Chaque marchand se tient d’ordinaire sur le seuil de son magasin, fermé par une porte à hauteur d’appui et à jour, comme les grilles des chœurs de nos églises. De là il guette l’infortuné que la curiosité jette dans son parage. Dès qu’il paraît, chacun l’appelle, se précipite vers lui, le saisit, vantant sa marchandise, prônant ses ivoires, ses soieries, ses crêpes, ses laques. Le malheureux, tiré à droite et à gauche par les bras, par les jambes, par les basques de son vêtement, est bien obligé de céder et de se réfugier chez un des assaillants, qui, à peine en possession de sa proie, l’emporte, pour ainsi dire, au fond de son repaire, et en barricade les portes comme s’il craignait qu’on ne vînt le lui enlever.

Au moment où nous entrions dans Old China’s street, un capitaine américain était l’objet de ce siège en règle.
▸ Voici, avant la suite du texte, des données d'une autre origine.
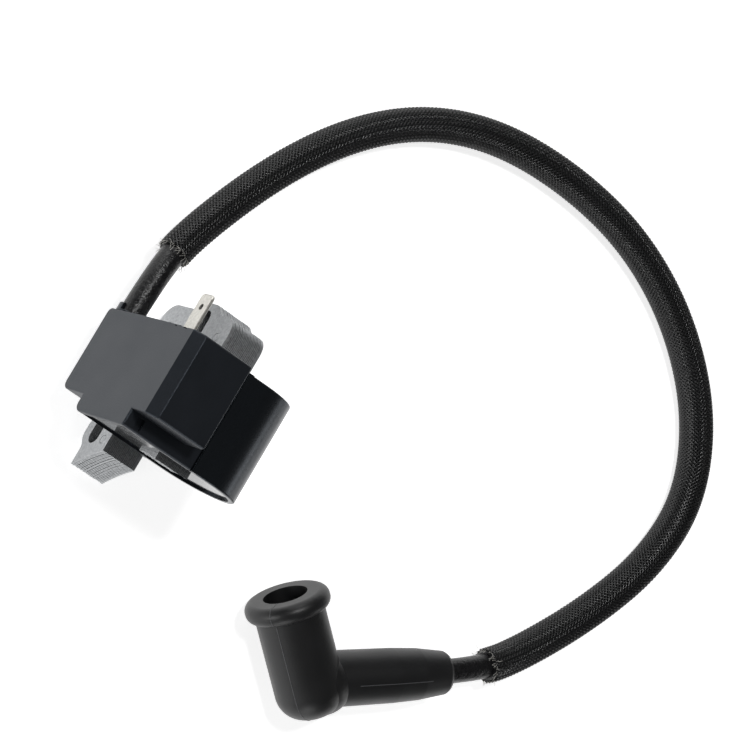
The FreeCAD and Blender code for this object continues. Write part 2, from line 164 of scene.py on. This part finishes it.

Malgré les nombreux achats qu’attestaient ses poches gonflées, le pauvre Yankee ne put échapper que par la fuite, en jetant un regard de jalousie vers nous que la compagnie de Fo-hop défendait, à peu près du moins.

Nous retrouvâmes à Canton, dans le hong[1] de notre ami, ce que nous avions déjà vu dans sa boutique de Whampoa : le petit autel avec sa grotesque image, les pipes de cuivre, l’indispensable banc le

  1. Magasin chinois.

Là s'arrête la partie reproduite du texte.